Norine MacDonald, president and lead field researcher of the
international non-government organisation, the Senlis Council, told IPS that
the government of Hamid Karzai is struggling to satisfy the expectations of the
international community on the status and freedom of women.
Because the southern insurgency has consumed most Western
attention and resources, "there hasn't been the impact on the day-to-day
lives of the average Afghan woman that everyone had hoped for," explained
MacDonald, who spends most of her time in the Kandahar city area.
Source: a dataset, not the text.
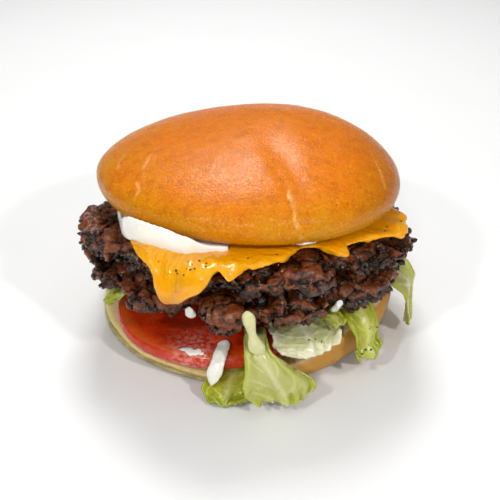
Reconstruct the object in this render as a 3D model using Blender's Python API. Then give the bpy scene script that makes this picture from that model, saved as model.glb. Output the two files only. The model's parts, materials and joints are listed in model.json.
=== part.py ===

While it is true some girls can attend school and women can
work in certain parts of Afghanistan, life in less-enlightened areas denies
women the luxury of such "free choices," she continued. She said she
faces a tough job convincing families that permitting their daughters to work
at the Senlis Council in research, policy and administrative capacities is
honourable.
The ubiquitous blue burqa is also a sign of Afghan society's
reluctance to soften views. "I've talked to a lot of women about why
that's the case and it is partly because they don't feel secure yet in the
post-Taliban regime," she said.
"You know, the Taliban were so cruel and their
psychological terror went so deep in the population. You can't just throw that
off overnight and say, 'Ok, we're never going to face that again. There will
never be any reprisals for me not wearing a burqa in my city or town.'"
Men, moreover, also play a pivotal role in this debate,
MacDonald argued.
Many discussions with "Afghan men who are very open and
internationally minded" have revealed to her a mindset adamantly opposed
to the "Western position that it should be the women's choice," she
explained.
"It's not a conversation they're used to having and it
hasn't been pursued with sufficient vigour."